Tras esta frase pronunciada en tono incisivo por una vecina con pinta de chismosa, en un trayecto de ascensor, la interpelada se ruboriza como una niña pillada en travesura. La señora ha descubierto el secreto de su expresión radiante. Perfecto. Ahora sé qué tengo que hacer para andar por la vida con el aspecto de quien ha tenido una sesión de sexo catárquico después de ocho horas seguidas de sueño: cocinar arroz.
Alguien me dijo, hace ya bastante tiempo, que si no entendía o no me gustaba un anuncio publicitario era porque no estaba destinado a mí. Será que hay muy pocos anuncios destinados a mí o que soy completamente idiota, pero es ponerme delante de la tele y, en cuanto veo pasar dos o tres, me sobreviene la carcajada sardónica. O el resoplido de hartazgo, si me pilla con el humor decaído. La mayoría se me escapan y no por una cuestión de credibilidad, ya que, por regla general, las promesas de los productos anunciados las “pongo en cuarentena”, como diría mi madre. Es la profundidad argumental la que no alcanzo.
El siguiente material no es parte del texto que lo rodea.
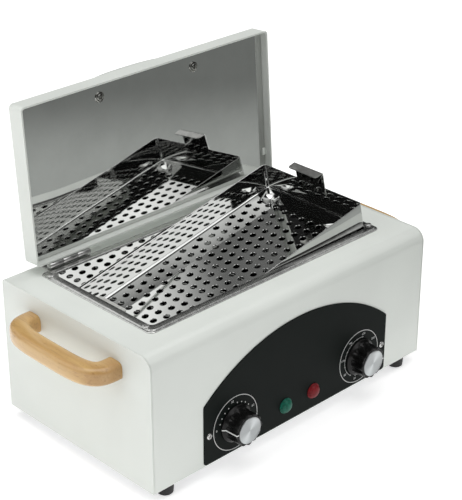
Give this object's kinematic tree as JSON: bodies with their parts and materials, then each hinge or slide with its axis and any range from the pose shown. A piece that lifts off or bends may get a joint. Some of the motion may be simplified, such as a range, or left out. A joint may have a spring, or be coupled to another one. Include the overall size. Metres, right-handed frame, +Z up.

Signo de necedad por mi parte, sin duda.
¿Quién me puede explicar, por ejemplo, la relación entre un monje budista en meditación y un repelente de mosquitos? Parece que, pese a ser pasto jugoso para los rebaños de mosquitos en cuanto llega la temporada, no estoy hecha para repelerlos. Ni a los mosquitos, ni a los abejonejos, ya puesta. Cruel destino. Como el que me conduce al estreñimiento por negarme a ser arrastrada por un destacamento policial que parece salido de las páginas de “Fahrenheit 451”. O a perderme el pecaminoso placer de sentirme como la chica del sombrío Grey al meter los platos sucios en el lavavajillas.
No es que pretenda arremeter contra la publicidad o los publicistas, los dioses me libren. De hecho su creatividad merece toda mi admiración, más aún si brilla en compañía de la inteligencia. Es la capacidad (o su falta) de conectar lo que me llama la atención en algunos casos. La comicidad que se da por supuesta y me deja fría, haciéndome dudar de mi sentido del humor, o el sentirme perpleja cuando encuentro, todavía, anuncios en los que se respira un toque de ranciedad. Será la moda de lo “retro”, es decir, el retroceso que estamos sufriendo en demasiados aspectos.
A un lado dejo la atmósfera de cotidianeidad artificiosa, el sentimiento de manipulación o el impulso al consumismo como sustituto de la felicidad según qué productos o empresas. Son los expertos quienes realizan el análisis detallado y ya hay suficientes estudios, documentados y especializados, sobre ideas, intencionalidad y contextos. Sólo soy una mirada al otro lado de la pantalla, una cliente potencial que, la verdad, pocas veces se ve convencida.